Yes, I think that banks are sufficiently resilient. The adverse scenario remains relevant: possible but very severe. In January, we assumed an adverse scenario of US tariffs at 60% in China, 35% in North America, Mexico and Canada and 10% in Europe. They ended up being slightly higher, at 15% in Europe. On the other hand, the outlook for the European economy is now much, much better than the adverse stress test scenario. The forecasts made by the European Central Bank and the Commission in June are much more favourable than our adverse scenario, which is based on GDP shrinking by more than 6% in the European Union. Just to give an example: we assume that real estate and house prices will fall by more than 20% in our adverse scenario.

Banks must not let their guard down. Does that mean that they must not be too aggressive in their capital distribution? In the adverse scenario, 17 banks need to reduce the amounts distributed because they exceed the MDA (maximum distributable amount) and/or LR-MDA (leverage ratio) threshold for at least one of the three years in the time frame.

First, banks are now much more profitable. Banks make money and, as a result, return profits to their shareholders in the form of dividends and share buy-backs. I expect that the pay-out ratio (the percentage of profits that banks return) will continue to be around 50% this year, more or less the same as four years ago. The pay-out amount is higher because banks are now more profitable, but the ratio is more or less the same. Banks are also building up provisions for difficult periods, as Stage 2 loans are increasing. Regarding the MDA trigger, what is positive is that only a small percentage – 17 out of 64 banks – need to react to such an adverse scenario by reducing their dividends or variable payments; this shows that the system is resilient.

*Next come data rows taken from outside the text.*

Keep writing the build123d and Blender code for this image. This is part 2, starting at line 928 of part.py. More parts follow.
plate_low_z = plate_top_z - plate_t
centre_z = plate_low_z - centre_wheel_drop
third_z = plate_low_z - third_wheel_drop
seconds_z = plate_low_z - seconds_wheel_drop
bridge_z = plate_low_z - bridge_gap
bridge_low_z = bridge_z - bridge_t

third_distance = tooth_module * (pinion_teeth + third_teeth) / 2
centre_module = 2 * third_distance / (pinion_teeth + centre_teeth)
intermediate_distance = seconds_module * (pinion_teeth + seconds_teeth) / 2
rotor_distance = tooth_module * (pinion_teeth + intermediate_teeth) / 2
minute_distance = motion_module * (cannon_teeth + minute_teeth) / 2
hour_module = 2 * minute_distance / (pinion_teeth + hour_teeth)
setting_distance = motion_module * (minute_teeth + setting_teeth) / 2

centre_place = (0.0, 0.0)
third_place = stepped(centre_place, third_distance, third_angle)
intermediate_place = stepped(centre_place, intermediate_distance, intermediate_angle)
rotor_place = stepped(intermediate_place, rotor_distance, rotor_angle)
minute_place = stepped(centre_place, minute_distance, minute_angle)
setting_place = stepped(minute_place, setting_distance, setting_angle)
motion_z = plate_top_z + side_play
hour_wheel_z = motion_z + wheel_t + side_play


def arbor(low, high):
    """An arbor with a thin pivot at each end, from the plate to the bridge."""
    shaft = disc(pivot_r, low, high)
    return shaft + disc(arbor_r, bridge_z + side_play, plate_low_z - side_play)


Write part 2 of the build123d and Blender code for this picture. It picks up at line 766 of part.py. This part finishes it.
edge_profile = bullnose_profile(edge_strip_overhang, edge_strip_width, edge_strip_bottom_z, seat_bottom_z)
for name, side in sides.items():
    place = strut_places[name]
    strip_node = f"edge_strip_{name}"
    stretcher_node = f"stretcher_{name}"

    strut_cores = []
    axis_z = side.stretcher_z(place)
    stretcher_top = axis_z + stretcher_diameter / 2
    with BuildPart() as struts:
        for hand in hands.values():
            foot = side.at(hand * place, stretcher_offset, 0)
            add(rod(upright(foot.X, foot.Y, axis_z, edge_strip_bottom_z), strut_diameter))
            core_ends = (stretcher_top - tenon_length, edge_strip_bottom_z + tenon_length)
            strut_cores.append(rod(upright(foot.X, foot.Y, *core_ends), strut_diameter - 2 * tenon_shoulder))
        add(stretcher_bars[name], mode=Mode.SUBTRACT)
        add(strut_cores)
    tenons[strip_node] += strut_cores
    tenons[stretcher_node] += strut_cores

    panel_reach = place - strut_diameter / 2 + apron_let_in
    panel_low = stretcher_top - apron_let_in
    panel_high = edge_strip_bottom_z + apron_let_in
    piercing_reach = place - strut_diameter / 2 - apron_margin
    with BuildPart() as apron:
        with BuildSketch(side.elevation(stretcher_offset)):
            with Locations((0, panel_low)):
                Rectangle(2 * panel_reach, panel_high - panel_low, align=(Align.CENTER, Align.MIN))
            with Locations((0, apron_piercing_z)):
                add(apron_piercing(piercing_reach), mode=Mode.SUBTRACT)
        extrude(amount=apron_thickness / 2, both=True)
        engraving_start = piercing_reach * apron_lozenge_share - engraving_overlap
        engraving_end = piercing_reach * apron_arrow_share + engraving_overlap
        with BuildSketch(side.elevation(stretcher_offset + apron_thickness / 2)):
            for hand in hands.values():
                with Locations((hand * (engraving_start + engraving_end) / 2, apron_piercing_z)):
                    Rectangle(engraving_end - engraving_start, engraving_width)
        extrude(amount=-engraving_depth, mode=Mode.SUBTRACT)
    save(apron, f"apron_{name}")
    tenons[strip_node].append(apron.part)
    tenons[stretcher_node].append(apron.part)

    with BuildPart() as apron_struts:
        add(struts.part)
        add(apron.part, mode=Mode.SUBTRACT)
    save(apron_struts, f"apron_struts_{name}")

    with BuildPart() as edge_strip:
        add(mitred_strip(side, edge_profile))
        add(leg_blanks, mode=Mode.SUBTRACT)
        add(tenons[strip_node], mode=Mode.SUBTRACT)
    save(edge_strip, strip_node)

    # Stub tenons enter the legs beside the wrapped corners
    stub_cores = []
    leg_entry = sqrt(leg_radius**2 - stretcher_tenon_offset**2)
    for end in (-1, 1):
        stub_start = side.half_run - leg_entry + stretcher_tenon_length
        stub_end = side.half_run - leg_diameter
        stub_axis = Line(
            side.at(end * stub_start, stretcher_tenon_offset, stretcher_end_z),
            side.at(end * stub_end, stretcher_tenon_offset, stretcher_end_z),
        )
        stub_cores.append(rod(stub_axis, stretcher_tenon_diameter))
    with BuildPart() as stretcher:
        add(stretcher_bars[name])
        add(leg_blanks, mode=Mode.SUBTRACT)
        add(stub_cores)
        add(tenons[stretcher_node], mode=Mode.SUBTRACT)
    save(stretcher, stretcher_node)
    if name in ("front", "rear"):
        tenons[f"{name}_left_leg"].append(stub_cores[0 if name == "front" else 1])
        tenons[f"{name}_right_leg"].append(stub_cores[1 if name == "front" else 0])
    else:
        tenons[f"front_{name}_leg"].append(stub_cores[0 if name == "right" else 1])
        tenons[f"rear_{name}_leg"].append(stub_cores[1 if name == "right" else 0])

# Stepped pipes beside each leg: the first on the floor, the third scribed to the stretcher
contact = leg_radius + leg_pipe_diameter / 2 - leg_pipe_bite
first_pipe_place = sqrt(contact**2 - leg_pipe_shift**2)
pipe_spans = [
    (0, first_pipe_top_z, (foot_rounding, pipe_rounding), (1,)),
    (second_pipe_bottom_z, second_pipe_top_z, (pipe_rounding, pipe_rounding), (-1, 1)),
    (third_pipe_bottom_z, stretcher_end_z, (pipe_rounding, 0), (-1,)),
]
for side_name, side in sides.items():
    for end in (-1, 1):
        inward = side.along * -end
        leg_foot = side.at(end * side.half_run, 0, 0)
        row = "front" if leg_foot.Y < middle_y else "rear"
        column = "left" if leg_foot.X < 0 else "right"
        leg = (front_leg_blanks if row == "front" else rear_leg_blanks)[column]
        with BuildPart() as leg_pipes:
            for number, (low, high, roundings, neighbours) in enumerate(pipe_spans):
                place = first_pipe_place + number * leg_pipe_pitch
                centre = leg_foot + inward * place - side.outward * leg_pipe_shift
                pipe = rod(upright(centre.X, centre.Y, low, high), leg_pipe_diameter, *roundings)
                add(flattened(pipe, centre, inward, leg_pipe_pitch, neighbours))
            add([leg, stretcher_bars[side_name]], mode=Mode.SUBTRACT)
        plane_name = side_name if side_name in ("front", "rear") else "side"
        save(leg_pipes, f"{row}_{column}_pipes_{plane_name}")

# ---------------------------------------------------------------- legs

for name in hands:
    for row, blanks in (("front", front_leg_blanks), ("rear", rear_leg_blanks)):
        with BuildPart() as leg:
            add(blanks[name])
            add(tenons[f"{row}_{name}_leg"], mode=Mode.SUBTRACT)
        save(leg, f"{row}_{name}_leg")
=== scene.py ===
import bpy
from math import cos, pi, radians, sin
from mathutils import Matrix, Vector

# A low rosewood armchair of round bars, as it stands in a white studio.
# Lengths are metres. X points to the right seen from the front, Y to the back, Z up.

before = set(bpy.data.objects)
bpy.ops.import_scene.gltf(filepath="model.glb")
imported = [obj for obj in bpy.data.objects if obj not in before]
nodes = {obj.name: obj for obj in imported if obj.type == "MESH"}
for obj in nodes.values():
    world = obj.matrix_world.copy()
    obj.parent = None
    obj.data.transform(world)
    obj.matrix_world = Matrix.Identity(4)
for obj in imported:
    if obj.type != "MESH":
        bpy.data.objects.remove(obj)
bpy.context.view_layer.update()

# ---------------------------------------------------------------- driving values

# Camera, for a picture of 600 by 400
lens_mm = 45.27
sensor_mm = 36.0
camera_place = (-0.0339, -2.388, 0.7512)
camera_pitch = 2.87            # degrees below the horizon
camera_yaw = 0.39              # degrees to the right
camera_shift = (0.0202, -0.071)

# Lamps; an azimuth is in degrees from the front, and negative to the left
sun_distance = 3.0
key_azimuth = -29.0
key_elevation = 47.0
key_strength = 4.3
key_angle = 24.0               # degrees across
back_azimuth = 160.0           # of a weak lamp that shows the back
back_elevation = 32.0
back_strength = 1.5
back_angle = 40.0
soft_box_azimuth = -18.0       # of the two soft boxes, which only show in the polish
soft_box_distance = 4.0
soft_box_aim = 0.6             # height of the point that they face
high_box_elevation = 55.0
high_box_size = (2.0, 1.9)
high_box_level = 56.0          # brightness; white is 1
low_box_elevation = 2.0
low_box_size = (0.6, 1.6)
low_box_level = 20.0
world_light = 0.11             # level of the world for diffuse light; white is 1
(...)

The fact that the stress test has worked as expected in a difficult situation is also positive: the trigger is automatic and the amounts distributed are mechanically reduced in the adverse scenario.

But not all banks are the same. The impact of the adverse scenario on the CET1 ratio varies from +106 basis points to -1.263 basis points. That’s a very large range, isn’t it? What does this mean?

The 64 banks range from a small local Polish bank to branches of American investment banks. The business models are very different, from corporate and investment banking to retail banking, and they therefore react differently to the stress test. Some banks have very high capital ratios because they are more risk-oriented and their business model is volatile by nature. The banks most affected by the adverse scenario, and which have recorded the biggest losses, are also those with the largest capitalisation, which were able to absorb higher losses. That makes sense. Italian and Spanish banks with lower capital ratios, by contrast, suffered a lesser impact and recorded lower losses in the adverse scenario. The average capital ratio in 2027 in the adverse scenario was 12.1%. The starting point and vulnerabilities of each bank are important.

According to the transitional and fully applicable rules provided for in the Capital Requirements Regulation (CRR3), the CET1 ratio of Italian banks would deplete much less than the average in the adverse scenario. Are Italian banks the best in Europe?

The stress test is not a beauty contest. With regard to Italian banks, I can say that they have worked a lot in recent years to reduce bad debt. The stress testing of Italian banks is the result of a combination of two factors. Italian banks are now much more profitable than in the past and expect higher returns in the future. Their starting position in the stress test was very good. Moreover, the business model of Italian banks, like that of Spanish banks, is retail oriented: they earn more with higher interest rates and, in a context of relatively high rates and in the adverse scenario of our stress test, in which interest rates increase, Italian banks performed better than, for example, French banks.

We have a very low BTP/Bund spread compared to before. Has this had a positive impact on the stress test?

Yes. Although the spreads increase in our adverse scenario, the Italian spread has not increased as much as in previous stress tests. In relative terms, it was much lower. Government bond markets are doing well compared to previously, and this benefits Italian banks, but also Spanish, Portuguese and Greek banks. The spread and sovereign risk shock is lower. The ‘prejudice’ concerning nationality is lessening.

The stress test also shows that ‘banks that are geographically more diversified tend to have a capital depletion that is closer to the average’. What type of diversification are we talking about here?

The geographical diversification we see is outside the European Union. Spanish banks are in Latin America, French banks are in North Africa and in the United Kingdom... but within the EU itself, there is very little diversification. In this regard, we do not have a single market or a properly unified banking system. This is why we need to complete the banking union. There should also be less local and national interference.

Payments in stablecoin, money tokenisation and digital currency could unite Europe more than European banks, which are moving really slowly. Do you agree?

We are warning banks about the growth of non-bank financial institutions, a phenomenon referred to as shadow banking. This means banking services provided by non-banks, often with a high degree of financial leverage. Technology has affected some segments of the banking business – for example, the payments sector or the FX market, where banks’ revenues have been eroded. In the future, perhaps other fees could be reduced. Banks are reluctant to change, but they need to adapt to what is happening with payment systems, and deposit tokenisation will come. Bank deposits are very stable in Europe, even in times of higher interest rates. The liquidity coverage ratio of European banks is very high, at 150% compared to the 100% requirement. However, we urge banks to ‘stay alert’, be vigilant and calculate the volatility of their deposits. Our main message is that banks need to invest more in technology.

JP Morgan is going to invest $18 billion in technology this year...

JP Morgan is the biggest bank in the world... technology is a big challenge for European banks. We do see that banks in the European Union are investing more and more in technology. They must continue in this. And more.